Question 1: What are we sharing and what needs to be shared?
The landscape of information and data flows and repositories is multifaceted. Peer reviewed journals and scientific conferences are still the basis of scholarly communication, but science blogs and social community platforms become increasingly important. Research data are now increasingly managed using advanced technologies and sharing of raw data has become an important issue.
This topic thread will address and discuss details about the types of information that need to be shared in our domain, e.g.:
Information residing in communications between individuals, such as in blogs and
community platforms supported by sources such as directories of people and
institutions;
Formal scientific data collections as published data sets and their associated
metadata and quality indicators, peer-reviewed scholarly journals or document
repositories;
Knowledge „derivatives‟ such as collections of descriptions of agricultural
technologies, learning object repositories, expertise databases, etc.; And surely more...
There are several interesting examples of successful data exchange between distributed datasets, and some of them in the area of agricultural research and innovation. There are also ambitious attempts that still have to live up to expectations. A common characteristic of most examples is that they are based on specific ad-hoc solutions more than on a general principle or architecture, thus requiring coordination between "tightly coupled" components and limiting the possibilities of re-using the datasets anywhere and of replicating the experiment.
In some areas there are global platforms for sharing and interoperability. Some of these address the need to access scholarly publications, mostly those organized by the publishers, and others address the interfacing of open archives. With regard to standards and services in support of interoperability, there are several very successful initiatives, each dealing with different data domains. Among document repositories, the most successful initiative is surely the Open Archives Initiative (OAI) Protocol for Metadata Harvesting used by a global network of open archives. The strength of this movement is changing the face of scholarly publishing. Geospatial and remote sensing data have strong communities that have developed a number of wildly successful standards such as OGC that have in turn spurred important open source projects such as GeoServer. Finally, in relation to statistics from surveys, censuses and time-series, there has been considerable global cooperation among international organizations leading to initiatives such as SDMX and DDI, embraced by the World Bank, IMF, UNSD, OECD and others.
Singer System1, GeoNetwork2, and GeneOntology Consortium3 are examples of successful initiatives to create mechanisms for data exchange within scientific communities. The SDMX4 initiative aims to create a global exchange standard for statistical data.

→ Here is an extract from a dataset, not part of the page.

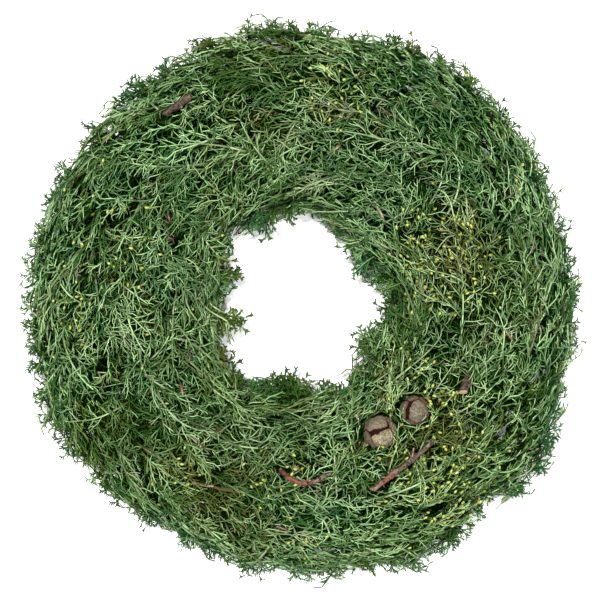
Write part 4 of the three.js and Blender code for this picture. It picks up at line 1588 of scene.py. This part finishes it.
def modelTwig(twig):
    spots = smoothCourse(twig["course"], 16)
    length = sum((b - a).length for a, b in zip(spots, spots[1:]))
    count = max(8, round(length / twigStyle["ringGap"]))
    rings = []
    for i in range(count + 1):
        t = i / count
        knot = sum(math.exp(-(((t - at) * length / twigStyle["knotLength"]) ** 2))
                   for at in twigStyle["knots"][twig["name"]])
        width = mix(*twig["radii"], t) * (1 + twigStyle["knot"] * knot + draw(-0.04, 0.04, i, length))
        rings.append((t, width * draw(0.94, 1.05, i, 2), width * draw(0.93, 1.04, i, 3)))
    stick = modelShaft("stick", twigStyle["sides"], rings)
    bpy.ops.object.mode_set(mode="EDIT")
    bpy.ops.mesh.select_mode(type="FACE")
    bpy.ops.mesh.select_all(action="DESELECT")
    bpy.ops.object.mode_set(mode="OBJECT")
    for face in stick.data.polygons:
        face.select = len(face.vertices) > 4
    bpy.ops.object.mode_set(mode="EDIT")
    radius = min(twig["radii"])
    for thickness in (twigStyle["barkEdge"] * radius, twigStyle["barkLine"], twigStyle["woodRing"] * radius):
        bpy.ops.mesh.inset(thickness=thickness, depth=0)
    bpy.ops.mesh.poke()
    bpy.ops.object.mode_set(mode="OBJECT")
    points = pointsOf(stick)
    out = np.hypot(points[:, 0], points[:, 1])
    isRoot = points[:, 2] < 0.5
    atEnd = (points[:, 2] < 1e-4) | (points[:, 2] > 1 - 1e-4)
    widest = np.where(isRoot, out[atEnd & isRoot].max(), out[atEnd & ~isRoot].max())
    cut = (atEnd & (out < 0.84 * widest)).astype(float)
    slant = np.where(isRoot, *twigStyle["slants"]) * points[:, 0]
    grain = points * (1, 1, length)
    points = grain.copy()
    points[:, 2] += np.where(atEnd, slant, 0)
    setPoints(stick, points * mm)
    setValues(stick, "cut", cut)
    setValues(stick, "grain", grain)
    roughen(stick, *twigStyle["coarse"])
    roughen(stick, *twigStyle["fine"])
    parts = [stick]
    for at, around, reach, radius in twigStyle["stubs"][twig["name"]]:
        stub = modelShaft("stub", 8, twigStyle["stub"])
        root = pointsOf(stub)
        way = math.radians(around)
        aim = Vector((math.cos(way), math.sin(way), twigStyle["stubLean"])).normalized()
        turned = Vector((0, 0, 1)).rotation_difference(aim)
        placed = [turned @ Vector(point) for point in root * (radius, radius, reach)]
        placed = np.array(placed) + (0, 0, at * length)
        setPoints(stub, placed * mm)
        setValues(stub, "cut", (root[:, 2] > 0.99).astype(float) * 0.6)
        setValues(stub, "grain", root * (1, 1, reach))
        parts.append(stub)
    piece = joinAll(parts, "bark_" + twig["name"])
    bendAlong(piece, twig["course"])
    selectOnly(piece)
    bpy.ops.object.shade_smooth_by_angle(angle=math.radians(45))
    return piece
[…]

There are more examples, but these advanced systems cannot have a strong impact on the average (smaller, less capacitated) agricultural information systems, because overall there are no easy mechanisms and tools for information systems developers to access, collect and mash up data from distributed sources. An infrastructure of standards, web sevices and tools needs to be created.
1 Singer System http://singer.cgiar.org/ Last accessed March 2011
2 GeoNetwork http://www.fao.org/geonetwork/srv/en/main.home Last accessed March 2011
3 GeneOntology Consortium http://www.geneontology.org/ Last accessed March 2011
4 SDMX http://sdmx.org/ Last accessed March 201
I agree with John.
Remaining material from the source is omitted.